Secure and Interoperable

Wi-Fi HaLow, like other IEEE 802.11 Wi-Fi versions, is an inherently secure wireless protocol. It supports the latest Wi-Fi requirements for authentication (WPA3) and AES encryption of over-the-air (OTA) traffic, with data rates that enable secure OTA firmware upgrades.

Just like other types of Wi-Fi, HaLow is a globally recognized standard (IEEE 802.11ah) that defines how connected devices authenticate and communicate securely. Equipment vendors using Wi-Fi HaLow have the assurance their products and networks will interoperate by following Wi-Fi Alliance development guidance. Because it is part of the IEEE 802.11 standard, a Wi-Fi HaLow network can also coexist with Wi-Fi 4, Wi-Fi 5 and Wi-Fi 6 networks without impacting their RF performance.

Going Native with IP

All IoT networks require Internet protocol (IP) support for cloud connectivity. Because Wi-Fi HaLow is an 802.11 Wi-Fi standard, it provides native TCP/IP support. This built-in IP capability means no proprietary gateways or bridges are needed for IoT connectivity. All client devices connected to a Wi-Fi HaLow capable router can use IPv4/IPv6 transport protocols for direct access to the Internet for cloud-based services and management of IoT data.

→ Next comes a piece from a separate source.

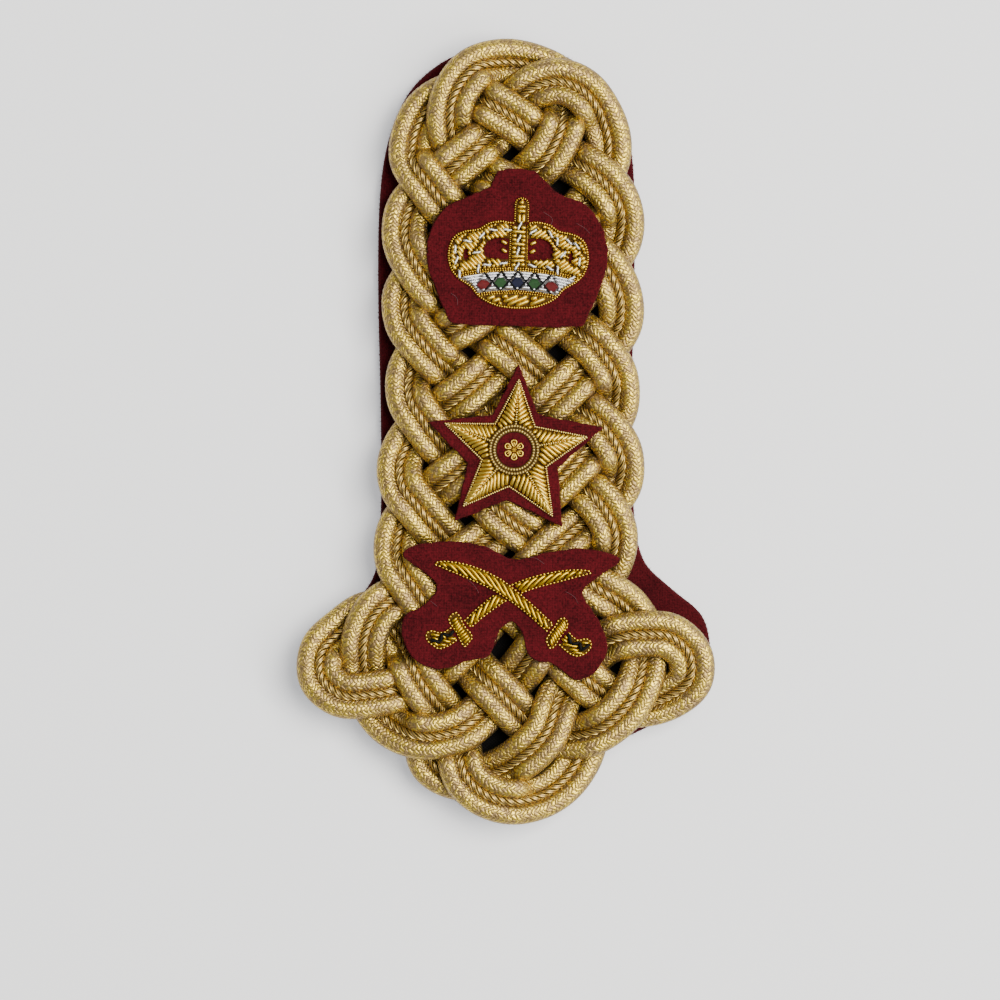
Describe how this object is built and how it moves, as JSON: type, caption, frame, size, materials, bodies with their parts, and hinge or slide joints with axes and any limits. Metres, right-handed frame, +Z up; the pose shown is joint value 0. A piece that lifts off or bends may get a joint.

The HaLow Effect:  Extending Reach, Expanding IoT Possibilities

The network congestion, range limitations and higher power consumption of traditional Wi-Fi, along with the limited number of devices that can be connected to a single AP, are no longer viable for today’s connected world of IoT devices. These limitations impede new IoT-centric business models that are emerging across industries, including surveillance, smart home, clean energy, retail, industrial IoT, and building automation, which require longer range, greater capacity, and more flexible battery and power management options while minimizing deployment costs. Indeed, Wi-Fi HaLow stands out among traditional 802.11 protocols for its extended reach, energy efficiency, capacity and versatility.